一提这事儿,就像是周嘉鱼一个耻辱让她迅速败下阵来。
周嘉鱼的大学不是在这里读的,而是在上海一所很出名的艺术院校,大四上学期的时候有一天她从寝室下楼梯,也不知道是懵了还是没睡醒,脚一踩空直直的从铺上摔了下去,当时躺着就不能动了,整个人疼的伏在地上一声不吭,吓的室友直接打120给她送到了医院。
摔得那一下并不轻,脑震荡加上小腿骨折,周嘉鱼没有家人在这里,身边也不过两个室友陪着,她头上腿上裹着厚厚的纱布也不愿意和家里说,每天躺在医院里跟个留守儿童似的。
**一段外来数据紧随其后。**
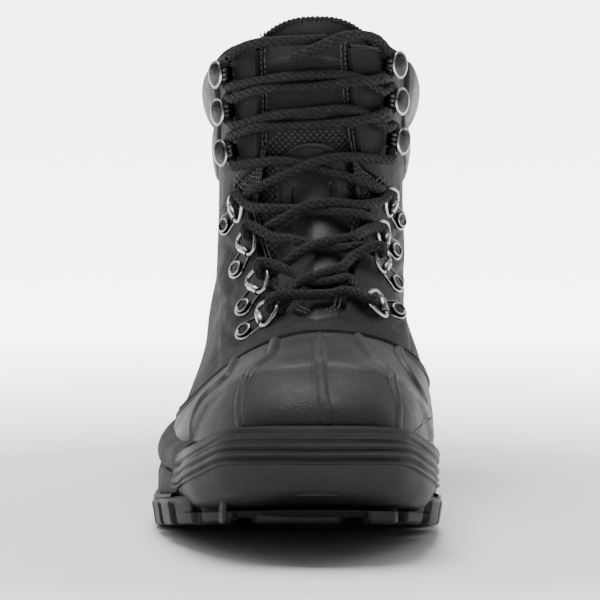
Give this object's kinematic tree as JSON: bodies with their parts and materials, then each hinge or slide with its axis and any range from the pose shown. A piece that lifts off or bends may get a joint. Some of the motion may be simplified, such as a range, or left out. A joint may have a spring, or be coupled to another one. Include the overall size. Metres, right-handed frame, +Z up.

还是一次跟褚唯愿打电话没忍住心里头难受跟她讲了,周嘉鱼在电话这头第一回哭的上气不接下气,蹲在病房单间的角落里直抽抽,褚唯愿原本打算马上飞过去把周嘉鱼接回来,正赶上从纪珩东那里得到消息说王谨骞在上海代表美国那边来交流。纪珩东本身也不放心褚唯愿这么个小二货带着周嘉鱼那个大二货来回折腾,这下算是彻底粗暴的把这个差事推给了王谨骞。
王谨骞知道以后什么也没多说,直接结束洽谈以后杀到了医院里。那是他和周嘉鱼隔了三年第一次见面,俩人看到彼此都吃了一惊。
周嘉鱼惊王谨骞不过三年却一身难掩清贵矜傲姿态,王谨骞惊周嘉鱼不过千日却依旧没改犯傻的人生作风。
她头上腿上缠的都是纱布,王谨骞险些没认出来。他站在门口不确定的问了一声,“周嘉鱼?”
周嘉鱼转过僵硬的头,也没来得及看是谁就应了一声。
目光相对,直到看见那双水汪汪的眼睛时,王谨骞才确定真的是她。
王谨骞办事效率很高,一面吩咐人给她办出院手续一面给她收拾行李把人扛到轮椅上,三年没见周嘉鱼就像个小话痨。看着王谨骞身上裁剪精良的西装拉着他问个不停。
“王谨骞三年没见你这也算是人模狗样的,小子发展的不错嘛!”
“投行是什么?你怎么来上海了?是出差吗?”
“你还要回纽约去?回纽约干什么?卖汉堡吗。”
王谨骞听得头疼,耐着性子一一回答之后手下施力给她抱到轮椅上,重重咬下几个字。“周嘉鱼,你以前跟我说话的时候可没这么喜欢动手。”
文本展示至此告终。